Allerdings kann die Einbeziehung etwa bestehender Unterhaltspflichten nicht so weit gehen, dass die im Unterhaltsverfahren zu klärenden tatsächlichen und rechtlichen Fragen im Ehewohnungsverfahren nach § 1361b BGB entschieden werden.

In Fällen,

  • in denen der in der Wohnung verbleibende Ehegatte wirtschaftlich potent und
  • eine besondere Schutzbedürftigkeit nicht gegeben ist,

spricht dies dafür,

  • bei bislang fehlender Unterhaltsregelung

dem Ehegatten, der die Ehewohnung verlassen hat, aber an den finanziellen Lasten aufgrund dinglicher Berechtigung oder schuldrechtlicher Verpflichtung im Außenverhältnis beteiligt ist, eine Nutzungsentschädigung zuzusprechen (insbesondere dann, wenn der ausziehende Ehegatte seinerseits in beengten wirtschaftlichen Verhältnissen lebt: OLG Bremen, Beschluss vom 31.03.2010 – 4 WF 32/10 –).
Die gegebenenfalls später ergehende Unterhaltsregelung muss sodann die Vergütungsregelung berücksichtigen, d.h. regelmäßig ist der Wohnvorteil dann nicht mehr zu berücksichtigen.

Von einer

  • Nutzungsentschädigung abzusehen

ist aber in Fällen, in denen der allein nutzende Ehegatte

  • eine Entschädigung finanziell nicht leisten kann und
  • der nutzungsberechtigte Ehegatte die Wohnung aufgeben müsste,

weil dann der mit § 1361b Abs. 1 BGB beabsichtigte Schutz leer laufen würde.

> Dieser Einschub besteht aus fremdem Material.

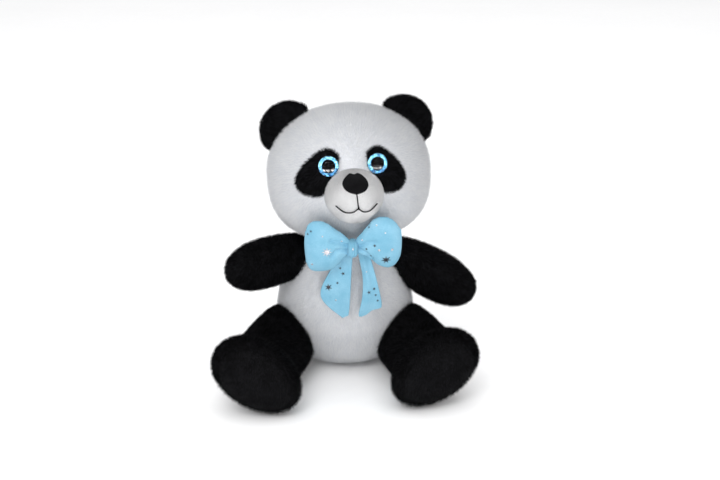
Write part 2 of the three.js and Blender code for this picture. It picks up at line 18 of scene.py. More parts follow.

Nicht nur die Höhe, sondern bereits das Bestehen des Vergütungsanspruchs selbst hängen nach dem Wortlaut des § 1361b Abs. 3 Satz 2 BGB („soweit“) von der Billigkeit ab.

Darauf hat der Senat für Familiensachen des Kammergerichts (KG) Berlin mit Beschluss vom 25.02.2015 – 3 UF 55/14 – hingewiesen.